There is a metal plate and screw in my lower leg/ankle. Even slight taps to that area cause tremendous pain. The scar tissue/incision area is really sensitive, and when the plate gets hit…game over. And as any skateboarder knows, getting hit in the ankle with your board (even lightly) is a very, very, very common thing. So, I need to add some protection to that area. I got a kid’s soccer shin pad, which fits right over the area and protects it nicely.

I cannot fully “run out” of bails. This causes me to fall sometimes on occasions that I never would have fallen before. My ankle sometimes betrays me, and causes me to collapse in pain (e.g. during a failed “run out,” or if I bail and land on foot with too much force/at an angle, etc.).

Because my ankle is weak, slow, and stiff right now, I no longer have the same capacity to do “controlled falling” (to the extent I ever did before). We all know that “controlled falling” is an essential skill to skateboarding. Sometimes I go down in very awkward ways now.

Then there is the “mental game.” I will be 100% honest—a lot of skateboarding scares me right now. Fear of reinjury to my ankle. Fear of serious injury to some other part of my body because I can’t properly fall because of my ankle. Reinjury Anxiety is a REAL thing.

So, the obvious conclusion here is that for the near future I absolutely should be wearing knee/elbow pads anytime a “run out” might be required. Grinds, slides, transition, etc. Yet, I haven’t always done so. Somewhere in my head I hear this voice saying, “You don’t need pads to skate a curb or a 2’ tall quarter-pipe.” Truth is, right now I actually do. Maybe there is also some level of shame in there, too? I’m not sure what it is all about. I just know what logic tells me to do verses what I actually do. Sometimes there is a gap between those two.
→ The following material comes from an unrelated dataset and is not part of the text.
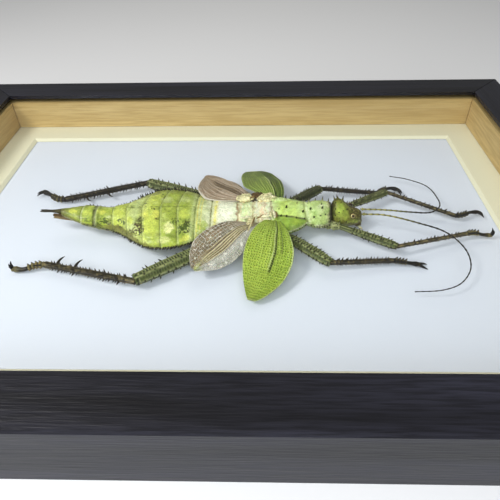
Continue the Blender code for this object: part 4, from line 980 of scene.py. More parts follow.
def paint_hindwing(far, s, t, flat, veins):
    patch = rough(flat, 5.0, 15)
    lines = rough(flat * (0.05, 1.0, 1), 1.2, 16)
    layers = [
        (GREY_DEEP, clamp(0.3 + 0.6 * patch + 0.7 * lines)),
        (PINK_GREY, 0.5 * clamp(-lines)),
    ]
    if far:
        middle = bell(t - 0.22, 0.08) * ease((0.8 - s) / 0.2)
        stripes = np.sin(t * 58 + 6 * wave_noise(flat)) * (0.5 + rough(flat, 1.6, 19))
        return layered(GREY_WING, layers + [
            (GREY_DEEP, 0.5),
            (PINK_GREY, 0.45 + 0.4 * lines),
            (GREY_DEEP, clamp(0.6 * stripes)),
            (GREY_NET, clamp(-0.35 * stripes)),
            (linear(210, 190, 168), 0.7 * np.maximum(veins[PALE], veins[GOLD])),
            (GREY_DEEP, clamp(0.9 * middle + 0.8 * veins[INK])),
            (GREY_NET, 0.6 * ease((np.abs(t) - 0.95) / 0.02)),
        ])
    dark_net = ease((t - 0.2) / 0.2) * ease((s - 0.35) / 0.3) * ease((0.95 - s) / 0.15)
    tip = ease((s - 0.88) / 0.06) * ease((0.35 - t) / 0.3)
    return layered(GREY_WING, layers + [
        (linear(96, 80, 56), 0.45 * dark_net * clamp(0.6 + patch)),
        (linear(176, 156, 132), 0.6 * ease((t - 0.6) / 0.3) * ease((s - 0.4) / 0.3)),
        (FAN_CLEAR, 0.85 * ease((FAN_EDGE - t) / 0.15)),
        (linear(112, 92, 66), 0.6 * bell(t - 0.02, 0.22) * ease((0.85 - s) / 0.4)),
        (linear(168, 164, 118), 0.6 * bell(t - 0.02, 0.25) * ease((s - 0.55) / 0.3)),
        (GREY_NET, 0.75 * veins[PALE]),
        (linear(72, 56, 36), 0.65 * veins[INK]),
        (VEIN_GOLD, veins[GOLD]),
        (WING_TIP, 0.8 * tip),
        (GREY_NET, 0.8 * ease((np.abs(t) - 0.96) / 0.02)),
    ])


def add_shares(piece, name, share):
    values = piece.data.attributes.new(name, "FLOAT", "POINT")
    values.data.foreach_set("value", both_faces(share, share).astype(np.float32).ravel())


def build_wings():
    leaf = wing_finish("tegmen_leaf", cells=0.85, uneven=0.32, thick=0.2, net=TEGMEN_NET,
                       vein_mix=0.3, depth=0.7, edge_soft=0.2, palest=0.8)
    grey = wing_finish("hindwing_net", cells=0.7, uneven=0.55, thick=0.1, net=GREY_NET,
                       vein_mix=0.85, depth=0.6, edge_soft=0.06, palest=0.1, clear=True)
    for side in ("left", "right"):
        far = side == "left"
        piece, s, t = build_wing("tegmen", side, paint_tegmen, leaf)
        add_shares(piece, "net", np.full_like(s, 0.45 if far else 1.0))
        piece, s, t = build_wing("hindwing", side, paint_hindwing, grey)
        fan = ease((FAN_EDGE - t) / 0.2) * ease((s - 0.1) / 0.2)
        rear = ease((t - 0.2) / 0.2) * ease((s - 0.1) / 0.3)
        brim = ease((np.abs(t) - 0.6) / 0.2) * ease((s - 0.3) / 0.2)
        tip = ease((s - 0.75) / 0.15)
        meshed = clamp(0.15 + 0.95 * rear + 0.6 * brim * fan + 0.35 * fan + 0.5 * tip)
        add_shares(piece, "net", np.full_like(s, 0.12) if far else meshed)
        add_shares(piece, "clear", np.full_like(s, 0.05) if far else 0.4 * fan + 0.05)


# The pale plates and struts at the wings' roots

PLATE_PALE = linear(230, 222, 174)
PLATE_CREAM = linear(238, 232, 196)
PLATE_BROWN = linear(128, 104, 62)
# The brown of a flat sheet that stands in for the shade in the gap between the far wings' roots and
# the metathorax
GAP_SHADE_BROWN = linear(78, 60, 34)
# Each plate: start, end, half width, flatness, colour; y is from the middle line outwards
FAR_PLATES = (
    ((3.2, 6.0, 14.4), (6.6, 10.4, 14.0), 0.5, 0.8, PLATE_CREAM),
    ((4.6, 10.6, 14.2), (9.6, 8.8, 14.6), 0.6, 0.7, PLATE_PALE),
    ((5.0, 7.0, 14.8), (9.2, 11.0, 14.2), 0.45, 0.8, PLATE_PALE),
    ((3.0, 8.4, 13.8), (8.0, 6.4, 14.8), 0.9, 0.5, PLATE_CREAM),
    ((8.4, 6.2, 14.6), (11.0, 8.4, 14.8), 0.5, 0.8, PLATE_BROWN),
    ((7.4, 9.0, 14.6), (8.6, 12.0, 14.0), 0.4, 0.8, PLATE_CREAM),
    # A flat brown sheet standing in for the shade seen in the gap between the far wings' roots and
    # the metathorax
    ((9.4, 10.2, 13.4), (15.4, 10.2, 13.4), 2.9, 0.16, GAP_SHADE_BROWN),
    ((12.0, 6.0, 14.6), (15.4, 10.6, 14.4), 0.5, 0.9, PLATE_PALE),
    ((14.4, 5.2, 14.8), (18.2, 9.4, 14.6), 0.6, 0.7, PLATE_CREAM),
    ((15.2, 9.6, 14.5), (19.6, 11.4, 14.2), 0.5, 0.9, PLATE_PALE),
    ((15.0, 11.2, 14.2), (18.0, 6.6, 14.9), 0.45, 0.9, PLATE_PALE),
    ((17.4, 10.8, 14.4), (20.4, 6.4, 14.9), 0.5, 0.8, PLATE_CREAM),
    ((16.4, 7.8, 14.5), (20.6, 9.2, 14.3), 0.7, 0.5, PLATE_BROWN),
    ((18.8, 5.6, 15.0), (21.6, 8.6, 14.2), 0.45, 0.9, PLATE_PALE),
    ((19.0, 5.0, 14.6), (28.4, 5.2, 13.4), 1.9, 0.75, PALE_APPLE),
    ((2.4, 7.6, 13.8), (10.6, 7.4, 14.2), 2.7, 0.36, PLATE_PALE),
    ((12.6, 6.4, 14.2), (21.0, 7.6, 14.2), 2.6, 0.36, PLATE_PALE),
)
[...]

I’m working on that. 

Thursday, March 19, 2020

A Quck Recovery Update

It’s been awhile since I updated about recovery, skating, hockey, etc. With the world gripped by Corona Virus, looks like I’ve got some time on my hands.

On December 20th, 2019 I had another surgery. Some hardware was removed from my ankle, and they scrapped out some internal scar tissue. Hopes were this would make my ankle more flexible and functional. Up to this point, things were not progressing as fast as anyone would have hoped. I was cleared to skate again (within reason) on Feb 19th, 2020. Orthopedic surgeon made a very poignant comment. “You no longer have any restrictions, but you will certainly have limitations. What those are, and how you manage them, is up to you to find out.” That is actually good life advice.

My ankle is still fucked-up. Maybe better than before the second surgery, but nowhere near what it was before the break. It will probably never be 100% again. The question remains just how much I will get back, and how long that will take. I am skateboarding again (very low impact, and no tranny over 2’ high). I am back on the hockey (in-line) skates, but haven’t been back on the ice yet. For short distances, I can “run” (light jog) in a very fucked-up way. In the near future I will make another post which is specifically about what I can/cannot do with skateboarding at this point.

First, I still have a lot of “reinjury anxiety.” It’s a real thing. That will take quite some time to go away (if it ever fully does). Second,  I am very happy to be skating again, even at limited capacity.